The defendants object to the assessment of court costs against them. They argue that the plaintiff has shown no entitlement to court costs and the defendants have been penalized for no reason. This argument is without merit.

La. C.C.P. art.1920, regarding the taxing of court costs provides as follows:

Unless the judgment provides otherwise, costs shall be paid by the party cast, and may be taxed by a rule to show cause. Except as otherwise provided by law, the court may render judgment for costs, or any part thereof, against any party, as it may consider equitable.

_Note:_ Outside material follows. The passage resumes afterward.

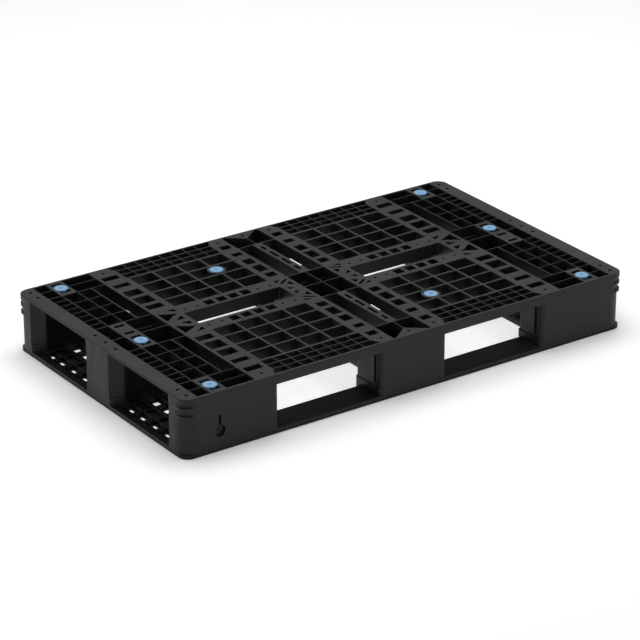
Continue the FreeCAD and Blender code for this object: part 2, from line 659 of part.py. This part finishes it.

While it is a general rule that the party cast in judgment shall be taxed with costs, the trial court may assess costs of a suit in any equitable manner. Upon *817 review, a trial court's assessment of costs can be reversed only upon a showing of an abuse of discretion. Grocery Supply Company v. Winterton Food Stores, 31,114 (La.App.2d Cir.12/9/98), 722 So.2d 94. Even though the plaintiff failed to prove damages, in light of its finding that the defendants breached their contract with the plaintiff, the trial court did not abuse its discretion in assessing costs to the defendants.

CONCLUSION

For the reasons stated above, we affirm in all respects the trial court judgment finding that the defendants breached their stock purchase agreement, but that the plaintiff, Roy C. Jackson, failed to prove damages as a result of the breach. We also affirm the trial court's assessment of costs to the defendants. Costs in this court are taxed one-half to the plaintiff and one-half to the defendants.

AFFIRMED.

NOTES

[1] We also note that detrimental reliance usually comes into play when no written contract exists or the contract is found to be unenforceable.